### What you should do
Copy all the material below, exactly as it stands.
--- Start of Data section ---
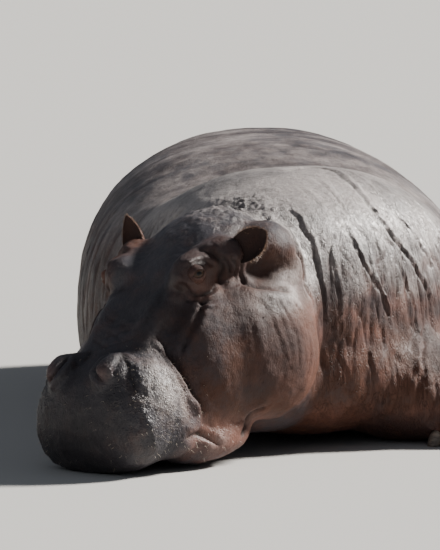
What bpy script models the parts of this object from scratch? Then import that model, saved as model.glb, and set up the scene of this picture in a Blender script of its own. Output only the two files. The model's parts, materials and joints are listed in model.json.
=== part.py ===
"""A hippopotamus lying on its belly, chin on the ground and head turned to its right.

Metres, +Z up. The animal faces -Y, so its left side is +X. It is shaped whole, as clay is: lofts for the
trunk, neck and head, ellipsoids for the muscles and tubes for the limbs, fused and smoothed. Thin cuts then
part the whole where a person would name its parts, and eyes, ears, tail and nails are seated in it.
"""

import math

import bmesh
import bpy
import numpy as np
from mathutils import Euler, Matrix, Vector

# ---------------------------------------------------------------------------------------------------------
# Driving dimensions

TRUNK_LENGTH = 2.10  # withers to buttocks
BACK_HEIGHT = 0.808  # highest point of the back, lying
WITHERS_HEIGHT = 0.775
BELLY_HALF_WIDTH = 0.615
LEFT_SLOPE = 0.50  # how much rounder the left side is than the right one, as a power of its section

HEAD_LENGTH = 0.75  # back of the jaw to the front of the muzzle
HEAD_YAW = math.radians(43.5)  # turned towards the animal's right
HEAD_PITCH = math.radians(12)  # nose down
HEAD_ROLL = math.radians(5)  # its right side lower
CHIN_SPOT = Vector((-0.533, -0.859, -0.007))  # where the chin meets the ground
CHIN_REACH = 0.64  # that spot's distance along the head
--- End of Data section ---
### Answer to this exercise
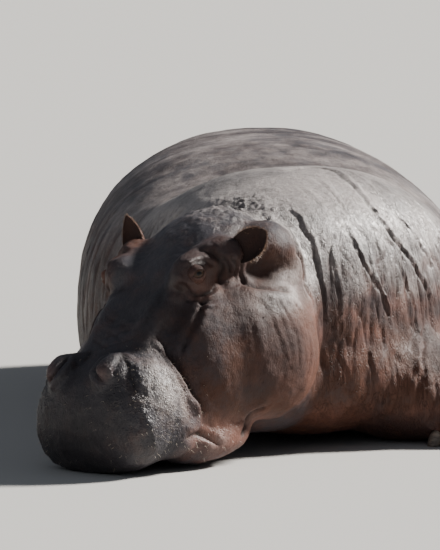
What bpy script models the parts of this object from scratch? Then import that model, saved as model.glb, and set up the scene of this picture in a Blender script of its own. Output only the two files. The model's parts, materials and joints are listed in model.json.
=== part.py ===
"""A hippopotamus lying on its belly, chin on the ground and head turned to its right.

Metres, +Z up. The animal faces -Y, so its left side is +X. It is shaped whole, as clay is: lofts for the
trunk, neck and head, ellipsoids for the muscles and tubes for the limbs, fused and smoothed. Thin cuts then
part the whole where a person would name its parts, and eyes, ears, tail and nails are seated in it.
"""

import math

import bmesh
import bpy
import numpy as np
from mathutils import Euler, Matrix, Vector

# ---------------------------------------------------------------------------------------------------------
# Driving dimensions

TRUNK_LENGTH = 2.10  # withers to buttocks
BACK_HEIGHT = 0.808  # highest point of the back, lying
WITHERS_HEIGHT = 0.775
BELLY_HALF_WIDTH = 0.615
LEFT_SLOPE = 0.50  # how much rounder the left side is than the right one, as a power of its section

HEAD_LENGTH = 0.75  # back of the jaw to the front of the muzzle
HEAD_YAW = math.radians(43.5)  # turned towards the animal's right
HEAD_PITCH = math.radians(12)  # nose down
HEAD_ROLL = math.radians(5)  # its right side lower
CHIN_SPOT = Vector((-0.533, -0.859, -0.007))  # where the chin meets the ground
CHIN_REACH = 0.64  # that spot's distance along the head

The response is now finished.